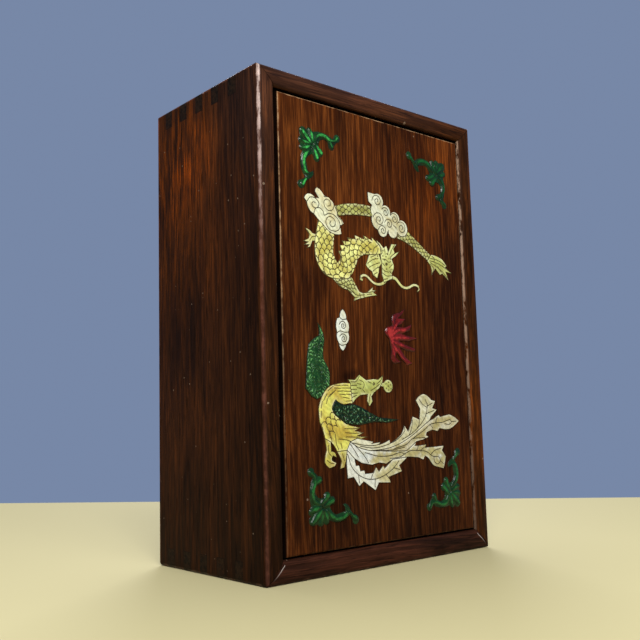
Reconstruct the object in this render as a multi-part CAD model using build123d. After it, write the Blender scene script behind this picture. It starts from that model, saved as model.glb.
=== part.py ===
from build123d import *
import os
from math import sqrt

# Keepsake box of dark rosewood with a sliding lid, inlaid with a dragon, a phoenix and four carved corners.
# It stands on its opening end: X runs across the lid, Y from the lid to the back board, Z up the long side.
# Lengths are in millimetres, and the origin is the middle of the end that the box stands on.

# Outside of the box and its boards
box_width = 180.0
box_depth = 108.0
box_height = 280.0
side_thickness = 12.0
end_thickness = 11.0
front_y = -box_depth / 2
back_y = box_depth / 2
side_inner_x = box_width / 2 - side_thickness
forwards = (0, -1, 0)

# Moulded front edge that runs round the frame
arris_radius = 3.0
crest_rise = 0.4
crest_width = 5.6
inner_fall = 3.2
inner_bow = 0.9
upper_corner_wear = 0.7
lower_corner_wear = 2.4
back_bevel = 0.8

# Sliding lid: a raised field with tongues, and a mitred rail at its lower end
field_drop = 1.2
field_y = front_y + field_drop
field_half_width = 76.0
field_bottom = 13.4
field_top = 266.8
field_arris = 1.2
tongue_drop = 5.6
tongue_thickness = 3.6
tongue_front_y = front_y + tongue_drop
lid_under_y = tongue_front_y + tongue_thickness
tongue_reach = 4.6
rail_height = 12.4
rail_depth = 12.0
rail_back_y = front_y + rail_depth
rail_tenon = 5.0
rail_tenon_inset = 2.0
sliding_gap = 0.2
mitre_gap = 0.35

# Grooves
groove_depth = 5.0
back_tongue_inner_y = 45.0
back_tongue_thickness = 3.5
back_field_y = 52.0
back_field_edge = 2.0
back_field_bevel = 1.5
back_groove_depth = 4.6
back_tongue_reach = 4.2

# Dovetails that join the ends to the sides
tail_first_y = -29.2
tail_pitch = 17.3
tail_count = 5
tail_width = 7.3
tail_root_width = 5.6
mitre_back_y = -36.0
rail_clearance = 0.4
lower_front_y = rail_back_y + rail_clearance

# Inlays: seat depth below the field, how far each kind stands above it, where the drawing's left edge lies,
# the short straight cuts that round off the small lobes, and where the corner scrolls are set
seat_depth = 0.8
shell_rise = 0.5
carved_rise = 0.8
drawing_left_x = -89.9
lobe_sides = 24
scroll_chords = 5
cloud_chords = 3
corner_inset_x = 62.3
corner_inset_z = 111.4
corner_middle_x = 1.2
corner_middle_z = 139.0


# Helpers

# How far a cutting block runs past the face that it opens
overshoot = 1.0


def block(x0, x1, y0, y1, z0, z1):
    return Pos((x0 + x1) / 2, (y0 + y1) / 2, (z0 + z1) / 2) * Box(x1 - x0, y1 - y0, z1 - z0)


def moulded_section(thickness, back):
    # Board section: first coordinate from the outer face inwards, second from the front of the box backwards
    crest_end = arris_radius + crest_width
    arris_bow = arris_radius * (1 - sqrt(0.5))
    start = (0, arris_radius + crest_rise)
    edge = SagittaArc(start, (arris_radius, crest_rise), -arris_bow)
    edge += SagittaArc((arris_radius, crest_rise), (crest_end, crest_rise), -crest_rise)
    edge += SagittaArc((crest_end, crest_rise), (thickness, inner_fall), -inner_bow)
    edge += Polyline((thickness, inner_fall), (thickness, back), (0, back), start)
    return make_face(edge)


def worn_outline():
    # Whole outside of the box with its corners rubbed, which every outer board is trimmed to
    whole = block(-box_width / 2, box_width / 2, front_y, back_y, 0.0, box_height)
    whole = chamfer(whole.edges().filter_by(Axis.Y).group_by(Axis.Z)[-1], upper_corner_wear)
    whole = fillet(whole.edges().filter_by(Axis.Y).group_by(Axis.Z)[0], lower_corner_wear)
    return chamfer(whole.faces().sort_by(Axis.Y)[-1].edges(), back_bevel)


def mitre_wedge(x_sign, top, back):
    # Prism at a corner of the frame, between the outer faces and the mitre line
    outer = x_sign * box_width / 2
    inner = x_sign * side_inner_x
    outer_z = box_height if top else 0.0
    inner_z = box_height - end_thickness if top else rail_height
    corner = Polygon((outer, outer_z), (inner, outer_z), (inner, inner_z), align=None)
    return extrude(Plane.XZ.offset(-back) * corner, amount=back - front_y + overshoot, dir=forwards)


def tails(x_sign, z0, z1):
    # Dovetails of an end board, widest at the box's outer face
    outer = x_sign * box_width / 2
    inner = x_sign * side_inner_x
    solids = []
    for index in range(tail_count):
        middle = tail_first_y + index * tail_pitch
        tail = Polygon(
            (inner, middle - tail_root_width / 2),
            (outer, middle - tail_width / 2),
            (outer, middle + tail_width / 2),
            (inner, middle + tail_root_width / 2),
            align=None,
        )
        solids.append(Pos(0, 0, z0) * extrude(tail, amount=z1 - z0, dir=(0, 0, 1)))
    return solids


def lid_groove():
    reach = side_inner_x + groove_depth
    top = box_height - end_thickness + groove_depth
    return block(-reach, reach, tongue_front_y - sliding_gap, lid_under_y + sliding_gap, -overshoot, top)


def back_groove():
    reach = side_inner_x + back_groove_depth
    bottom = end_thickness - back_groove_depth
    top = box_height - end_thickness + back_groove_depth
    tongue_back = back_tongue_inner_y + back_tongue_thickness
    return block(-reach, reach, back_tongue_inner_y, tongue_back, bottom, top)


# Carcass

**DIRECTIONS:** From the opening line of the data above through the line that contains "from math import sqrt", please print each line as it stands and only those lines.

**EXPECTED OUTPUT:**
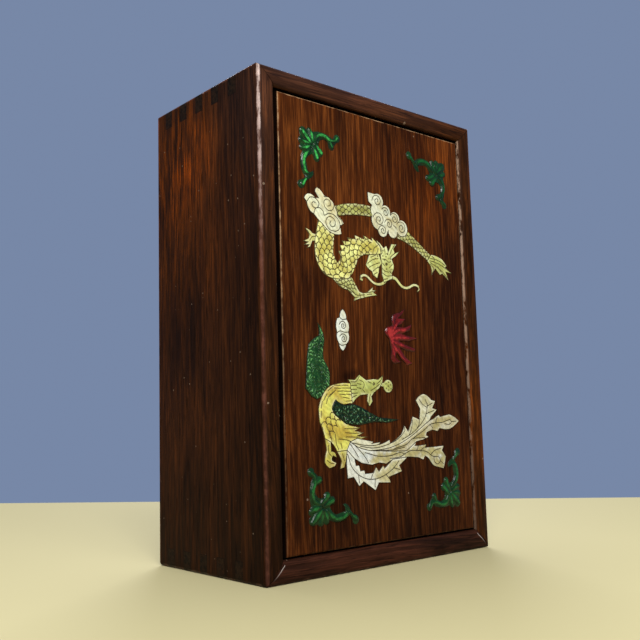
Reconstruct the object in this render as a multi-part CAD model using build123d. After it, write the Blender scene script behind this picture. It starts from that model, saved as model.glb.
=== part.py ===
from build123d import *
import os
from math import sqrt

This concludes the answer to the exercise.